La Commission européenne vient, en effet, d’élaborer un paquet de mesures, intitulé « Tourisme et transport », où elle prône une réponse coordonnée en vue de rétablir la liberté de voyager et pour supprimer, graduellement, les restrictions aux frontières internes de l’Union. Mais le paquet établit également le cadre censé soutenir la remise en marche du transport européen, tout en assurant la sécurité des passagers et du personnel. Ainsi, l’introduction d’un système de chèques, prôné par la Commission, pourrait constituer une alternative attractive aux modes de payement classiques. Plus encore, la Commission viendra également en aide au secteur du tourisme rendu exsangue par la crise, en mettant des liquidités à la disposition des PME du domaine, ou encore par le programme SURE, doté d’une enveloppe de 100 milliards d’euros. Car la relance des transports demeure un préalable indispensable à la relance du tourisme. Et si le processus graduel d’ouverture des frontières dépend encore et toujours de l’évolution de la pandémie, les règles déjà mises en place par la Commission européenne donnent un avant-goût de ce que sera la suite, précise Adina Valean, la commissaire roumaine aux Transports, présente sur les ondes de Radio Roumanie. Ecoutons-la :
« Cette question, « Quand vais-je pouvoir voyager à nouveau ?», me revient inlassablement. Mais la réponse à cette question se trouve auprès des autorités compétentes de chaque Etat membre. Ce sont elles qui doivent le décider, en prenant en considération les critères dont elles disposent, et qui sont en lien avec la situation épidémiologique locale. Ce n’est qu’ensuite que l’on pourrait établir la levée des restrictions imposées aux transporteurs, parce que nous nous attendons à ce que la situation ne soit pas la même, au même moment, dans toute l’UE. Et alors, l’ouverture des frontières et la levée des mesures imposées relèvent de la compétence des Etats membres. »

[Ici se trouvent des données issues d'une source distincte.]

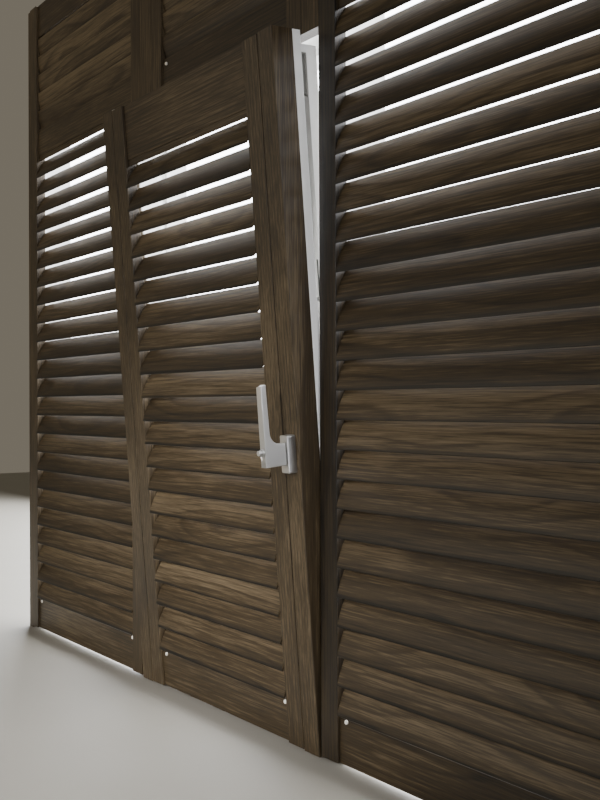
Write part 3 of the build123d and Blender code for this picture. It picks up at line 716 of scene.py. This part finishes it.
flat_sheet("daylight", [(-DAYLIGHT_HALF, DAYLIGHT_Y, DAYLIGHT_LOW),
                        (DAYLIGHT_HALF, DAYLIGHT_Y, DAYLIGHT_LOW),
                        (DAYLIGHT_HALF, DAYLIGHT_Y, DAYLIGHT_HIGH),
                        (-DAYLIGHT_HALF, DAYLIGHT_Y, DAYLIGHT_HIGH)], daylight)
print("daylight sheet:", 2 * DAYLIGHT_HALF, "by", round(DAYLIGHT_HIGH - DAYLIGHT_LOW, 1), "m")

# %% [markdown]
# ## Front light
#
# A weak warm fill comes from everywhere. Three soft lamps add to it: a broad warm one from the
# left, a narrow one on the foot of the middle unit, and a cool one from the right that picks
# out the deep side of the tilting unit and the handle. All three hang low, because a high lamp
# would throw each slat's shadow on the next.

# %% Fill and lamps
FILL_STRENGTH = 0.2
world = bpy.data.worlds.new("studio")
bpy.context.scene.world = world
world.use_nodes = True
world.node_tree.nodes["Background"].inputs["Color"].default_value = hex_colour("#f0e4cc")
world.node_tree.nodes["Background"].inputs["Strength"].default_value = FILL_STRENGTH


def soft_light(name, place, target, size, power, colour, spread=180):
    """Square lamp of size metres and power watts that faces its target, spread degrees wide."""
    data = bpy.data.lights.new(name, "AREA")
    data.size = size
    data.energy = power
    data.color = hex_colour(colour)[:3]
    data.spread = math.radians(spread)
    lamp = bpy.data.objects.new(name, data)
    lamp.location = place
    lamp.rotation_euler = (Vector(target) - Vector(place)).to_track_quat("-Z", "Y").to_euler()
    bpy.context.scene.collection.objects.link(lamp)
    return lamp


soft_light("front_light", place=(-1.6, -3.4, 1.5), target=(0.1, -0.1, 0.6), size=1.6,
           power=29.0, colour="#fff1dc")
soft_light("low_light", place=(1.0, -2.4, 1.1), target=(-0.1, -0.1, 0.15), size=0.8,
           power=5.5, colour="#f6f7ff", spread=36)
soft_light("side_light", place=(3.2, -0.9, 1.3), target=(0.3, -0.2, 0.9), size=1.2,
           power=34.0, colour="#f2f5ff")
print("lamps:", len(bpy.data.lights))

Ce que l’on sait pour l’instant c’est que la reprise du trafic se fera de manière flexible, coordonnée entre les Etats membres, et comprendra plusieurs étapes. Quant au tourisme, l’ouverture de la saison estivale est conditionnée par toute une série de préalables, dont une baisse constante du nombre de nouveaux cas, et le maintien de ces chiffres en-deçà d’un certain seuil. Par ailleurs, les Etats membres devront bien évidemment assurer aux touristes un accès libre à leur système public de santé, le cas échéant.
Le tourisme roumain, quant à lui, fait grise mine, enregistrant une perte sèche de 6 millions de nuitées, ce qui correspond à une baisse de 250 millions d’euros du chiffre d’affaires, selon Călin Ile, président de la Fédération de l’industrie hôtelière de Roumanie. « L’état des lieux n’est pas très réjouissant. Nous sommes tels une locomotive qui, d’un coup, heurte le mur à toute vitesse. La situation est pour le moins dramatique », opine-t-il, ajoutant que l’impact global de la chute du tourisme en Roumanie dépassera cette année 5% du PIB national. 90% des hôtels de Roumanie ont dû fermer leurs portes durant la pandémie, alors que 150.000 des 180.000 employés, que comptait l’industrie hôtelière de Roumanie, ont été mis au chômage technique. Même son de cloche chez Răzvan Pascu, fondateur d’une société active dans le secteur, qui, pourtant, pense déceler certaines opportunités :
« Il est certain que le comportement, les habitudes des touristes vont changer. Ils seront probablement moins enclins à franchir la porte de grands hôtels, qui offrent des séjours tout compris, très à la mode dans les offres en provenance de Turquie, par exemple, où l’on se retrouve mille personnes au petit déjeuner. Alors, les gens vont choisir des alternatives. Et je pense que dans la période qui suit les voyages en voiture reviendront à la mode, puis aussi les randonnées en nature, enfin, le comportement des consommateurs va changer. Et cela pourrait s’avérer une opportunité pour promouvoir la Roumanie comme une destination alternative, différente, qui dispose d’une large palette d’offres, évitant ainsi de concentrer un grand nombre de gens dans un même endroit. Et je penche pour que le tourisme roumain mise sur cette stratégie, du moins pour les deux, trois années à venir. »
Ce qui est sûr, c’est que les résultats des études récentes semblent donner raison à Răzvan Pascu. La plupart des personnes interrogées semblent, en effet, abandonner leurs projets de vacances à l’étranger pour privilégier le tourisme de proximité.